_Your objective_: Set down only the lines running from the one with "hide_parts(node)" to the one with "mesh.set_sharp_from_angle(angle=crease)", both lines included, exactly as they stand, please.
--- Data lines ---
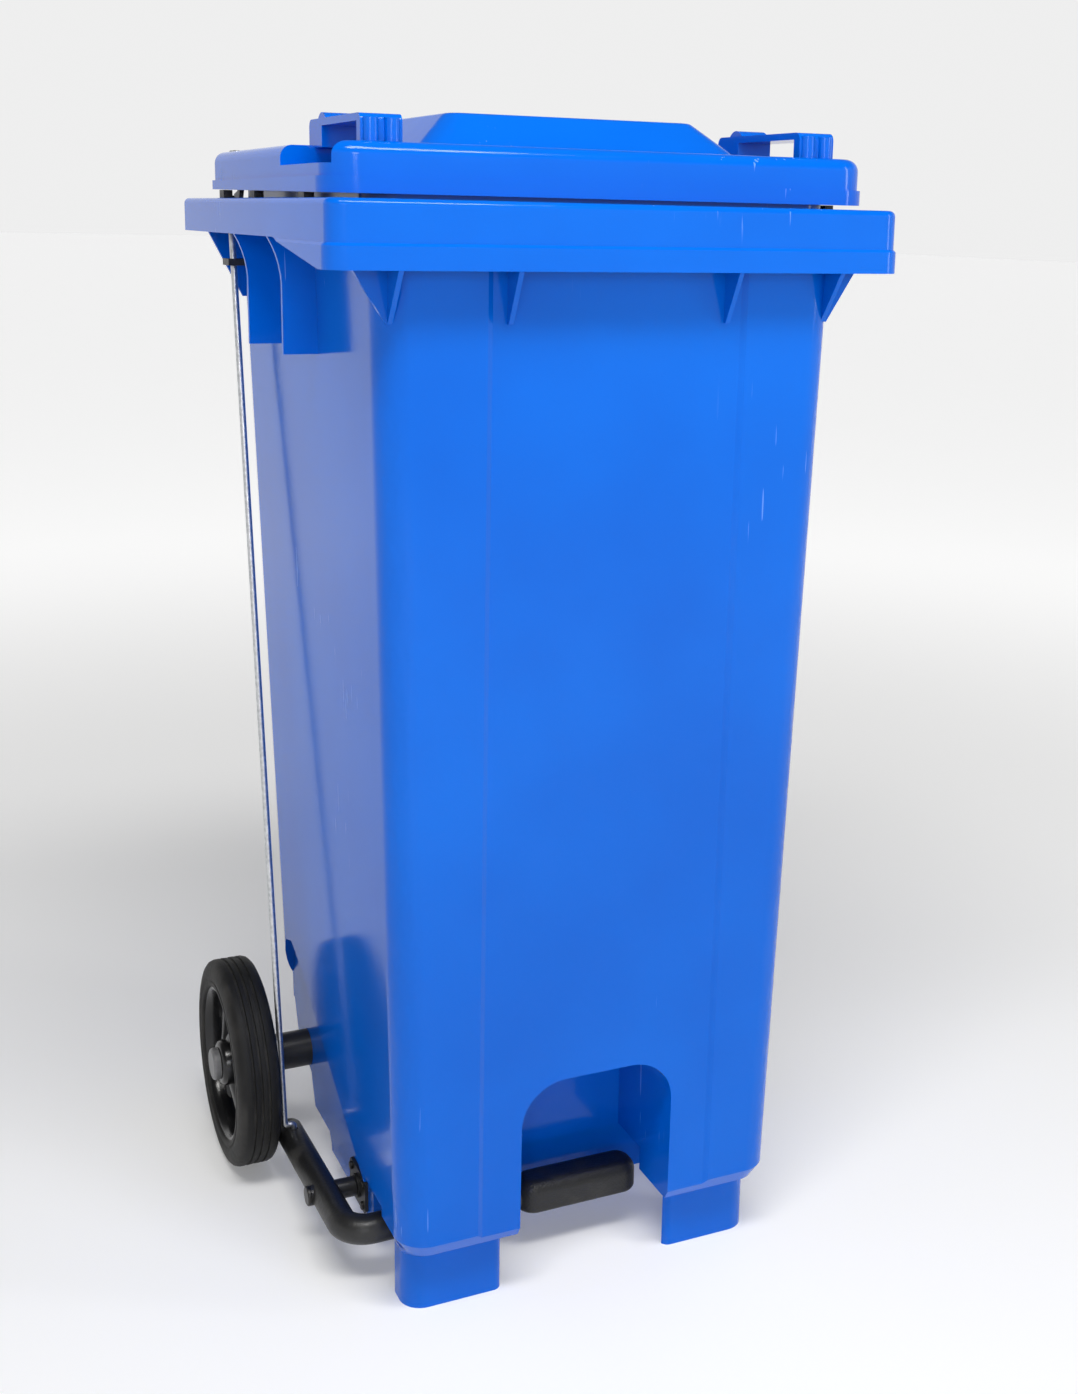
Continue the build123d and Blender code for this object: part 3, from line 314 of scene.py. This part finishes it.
MM = 0.001
half_tyre = [(0.0, 98.2), (1.0, 98.2), (1.5, 99.8), (5.3, 100), (5.9, 98.2), (8.1, 98.2),
             (8.6, 99.9), (12.6, 99.8), (16.0, 98.6), (18.3, 96.0), (19.8, 92.0), (20.5, 87.0),
             (20.4, 83.0), (19.5, 81.6), (19.5, 80.6), (20.3, 79.6), (20.2, 76.0), (19.2, 74.6),
             (18.0, 74.0)]
tyre_profile = ([(out * MM, radius * MM) for out, radius in half_tyre]
                + [(-out * MM, radius * MM) for out, radius in reversed(half_tyre[1:])])
for side, end in ((-1, "left"), (1, "right")):
    low, high = (Vector(corner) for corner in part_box("tyre_" + end))
    centre = (low + high) / 2
    rubber, place = finish("tyre_rubber_" + end, Specular_IOR_Level=0.22)
    from_axle = place.node("ShaderNodeVectorMath", {"operation": "SUBTRACT"},
                           {0: place, 1: centre})
    radius = place.node("ShaderNodeVectorMath", {"operation": "LENGTH"},
                        {0: from_axle.stretched(0, 1, 1)}, "Value")
    dust = place.noise(28.0, 3.0).between(0.4, 0.7) * (1.0 - radius.between(0.0985, 0.0998))
    grime = place.noise(190.0)
    colour = (dust * 0.55 + grime * 0.2).blend((0.006, 0.006, 0.006, 1), (0.04, 0.038, 0.035, 1))
    feed(rubber, Base_Color=colour, Roughness=0.5 + grime * 0.2,
         Normal=(grime + place.noise(900.0) * 0.4).relief(0.0002))
    piece = turned("tyre_ring_" + end, tyre_profile, centre, side, rubber, "tyre_" + end)
    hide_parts("tyre_" + end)

# --- hubs ------------------------------------------------------------------------
# Glossy black moulded hubs: a lipped rim, a round boss and five swept spokes that widen
# towards the rim and stand deeper in the wheel there.
hub_black, place = finish("hub_plastic", IOR=1.5)
grain = place.noise(240.0)
colour = place.noise(30.0).blend((0.003, 0.003, 0.0035, 1), (0.008, 0.008, 0.009, 1))
feed(hub_black, Base_Color=colour,
     Roughness=0.16 + grain * 0.14, Normal=grain.relief(0.0001))
rim_profile = [(out * MM, radius * MM) for out, radius in
               ((18, 74), (18, 71.5), (16.5, 70), (10, 68.2), (-10, 68.2), (-16.5, 70),
                (-18, 71.5), (-18, 74))]
boss_profile = [(out * MM, radius * MM) for out, radius in
                ((19.5, 14), (19.5, 18.5), (18.3, 20.6), (15, 22), (-15, 22), (-18.3, 20.6),
                 (-19.5, 18.5), (-19.5, 14))]
spokes_per_hub, stations = 5, 9
spoke_start, spoke_reach = 19.5, 49.5       # mm from the axle's centre line
spoke_root, spoke_flare = 8.5, 4.5          # half width at the boss, and what it gains
spoke_crest, spoke_dish = 13.5, 7.5         # how far out it stands, and what it loses
sweep = 0.34                                # radians that a spoke bows sideways
spoke_outline = ((-1, -0.004), (-0.72, -0.001), (0, 0), (0.72, -0.001), (1, -0.004),
                 (1, -0.012), (0, -0.013), (-1, -0.012))   # across, and down from the crest
for side, end in ((-1, "left"), (1, "right")):
    low, high = (Vector(corner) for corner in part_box("tyre_" + end))
    centre = (low + high) / 2
    node = "hub_" + end
    rim = turned("hub_rim_" + end, rim_profile, centre, side, hub_black, node)
    boss = turned("hub_boss_" + end, boss_profile, centre, side, hub_black, node)
    form = bmesh.new()
    for spoke in range(spokes_per_hub):
        rows = []
        for station in range(stations):
            share = station / (stations - 1)
            radius = (spoke_start + spoke_reach * share) * MM
            turn = (math.tau * (spoke / spokes_per_hub + 0.25)
                    + sweep * math.sin(math.pi * share))
            half = (spoke_root + spoke_flare * share * share) * MM
            crest = (spoke_crest - spoke_dish * math.sin(math.pi * share / 2)) * MM
            row = []
            for across, down in spoke_outline:
                offset = across * half
                row.append(form.verts.new(centre + Vector((
                    side * (crest + down),
                    radius * math.cos(turn) - offset * math.sin(turn),
                    radius * math.sin(turn) + offset * math.cos(turn)))))
            rows.append(row)
        for row, following in zip(rows, rows[1:]):
            for index in range(len(row)):
                after = (index + 1) % len(row)
                form.faces.new((row[index], row[after], following[after], following[index]))
        form.faces.new(rows[0])
        form.faces.new(list(reversed(rows[-1])))
    bmesh.ops.recalc_face_normals(form, faces=form.faces)
    spokes = settle("hub_spokes_" + end, form, hub_black, node)
    smooth = spokes.modifiers.new("smooth", "SUBSURF")
    smooth.levels = 2
    smooth.render_levels = 2
    for piece in (rim, boss, spokes):
        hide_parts(node)


# --- painted and plated steel ---------------------------------------------------------
# The pedal lever is black powder-coated tube, the lift rod and its clip are galvanised
# wire, the hinge pins and rivets are bright zinc plate, and the pivot bolt and the
# bracket's screws are black zinc.
def dress(material, *nodes):
    """Give CAD nodes a material, with smooth shading between their edges."""
    crease = math.radians(30)
    for node in nodes:
        for slot in frame["nodes"][node].material_slots:
            slot.material = material
        mesh = frame["nodes"][node].data
        mesh.shade_smooth()
        mesh.set_sharp_from_angle(angle=crease)


powder, place = finish("black_powder_coat")
grain = place.noise(350.0)
worn = place.noise(26.0, 4.0).between(0.6, 0.74)
feed(powder, Base_Color=(worn * 0.4).blend((0.01, 0.01, 0.01, 1), (0.05, 0.047, 0.043, 1)),
     Roughness=0.33 + grain * 0.15 + worn * 0.2, Normal=grain.relief(0.00022))
dress(powder, "pedal_lever", "axle", "pivot_bracket", "rod_lug")

galvanised, place = finish("galvanised_steel", Metallic=1.0)
spangle = place.node("ShaderNodeTexVoronoi", {}, {"Vector": place, "Scale": 260.0}, "Distance")
streak = place.stretched(500, 500, 12).noise(1.0)
feed(galvanised, Base_Color=spangle.blend((0.42, 0.43, 0.45, 1), (0.66, 0.67, 0.69, 1)),
     Roughness=0.28 + streak * 0.25, Normal=streak.relief(0.00005))
dress(galvanised, "lift_rod", "rod_clip")

zinc, place = finish("zinc_plate", Metallic=1.0)
tarnish = place.noise(300.0)
feed(zinc, Base_Color=tarnish.blend((0.5, 0.5, 0.48, 1), (0.72, 0.71, 0.66, 1)),
     Roughness=0.25 + tarnish * 0.2)
dress(zinc, "lug_rivets", "hinge_pin_left", "hinge_pin_right")

black_zinc, place = finish("black_zinc", Metallic=0.9)
tarnish = place.noise(300.0)
feed(black_zinc, Base_Color=tarnish.blend((0.02, 0.02, 0.022, 1), (0.07, 0.068, 0.065, 1)),
     Roughness=0.3 + tarnish * 0.2)
dress(black_zinc, "pivot_bolt", "bracket_screws")

# --- black rubber and plastics ---------------------------------------------------------
# Moulded rubber for the pedal pad and lid buffers, black caps and spacers, grey caps on
# the axle ends, and pale nylon bushes.
pad_rubber, place = finish("black_rubber", Specular_IOR_Level=0.4)
pebble = place.node("ShaderNodeTexVoronoi", {}, {"Vector": place, "Scale": 620.0}, "Distance")
dust = place.noise(45.0, 3.0).between(0.5, 0.75)
feed(pad_rubber, Base_Color=(dust * 0.5).blend((0.012, 0.012, 0.012, 1), (0.05, 0.048, 0.045, 1)),
     Roughness=0.42 + dust * 0.2, Normal=pebble.relief(0.0003))
dress(pad_rubber, "pedal_pad", "lid_buffers")

black, place = finish("black_plastic", IOR=1.48)
grain = place.noise(280.0)
feed(black, Base_Color=place.noise(40.0).blend((0.008, 0.008, 0.008, 1), (0.018, 0.018, 0.018, 1)),
     Roughness=0.34 + grain * 0.16, Normal=grain.relief(0.0001))
dress(black, "axle_spacer_left", "axle_spacer_right", "lever_end_plug", "hinge_cap_left",
      "hinge_cap_right", "rod_guide")

grey, place = finish("grey_plastic", IOR=1.48)
grain = place.noise(260.0)
feed(grey, Base_Color=grain.blend((0.11, 0.11, 0.115, 1), (0.17, 0.17, 0.175, 1)),
     Roughness=0.3 + grain * 0.15, Normal=grain.relief(0.0001))
dress(grey, "axle_cap_left", "axle_cap_right")

nylon, place = finish("nylon", Subsurface_Weight=0.1)
grain = place.noise(200.0)
feed(nylon, Base_Color=grain.blend((0.66, 0.63, 0.56, 1), (0.76, 0.74, 0.68, 1)),
     Roughness=0.35 + grain * 0.1)
dress(nylon, "pivot_bush", "hub_bush_left", "hub_bush_right", "axle_washer_left",
      "axle_washer_right")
---
_Output for this task_:
        hide_parts(node)


# --- painted and plated steel ---------------------------------------------------------
# The pedal lever is black powder-coated tube, the lift rod and its clip are galvanised
# wire, the hinge pins and rivets are bright zinc plate, and the pivot bolt and the
# bracket's screws are black zinc.
def dress(material, *nodes):
    """Give CAD nodes a material, with smooth shading between their edges."""
    crease = math.radians(30)
    for node in nodes:
        for slot in frame["nodes"][node].material_slots:
            slot.material = material
        mesh = frame["nodes"][node].data
        mesh.shade_smooth()
        mesh.set_sharp_from_angle(angle=crease)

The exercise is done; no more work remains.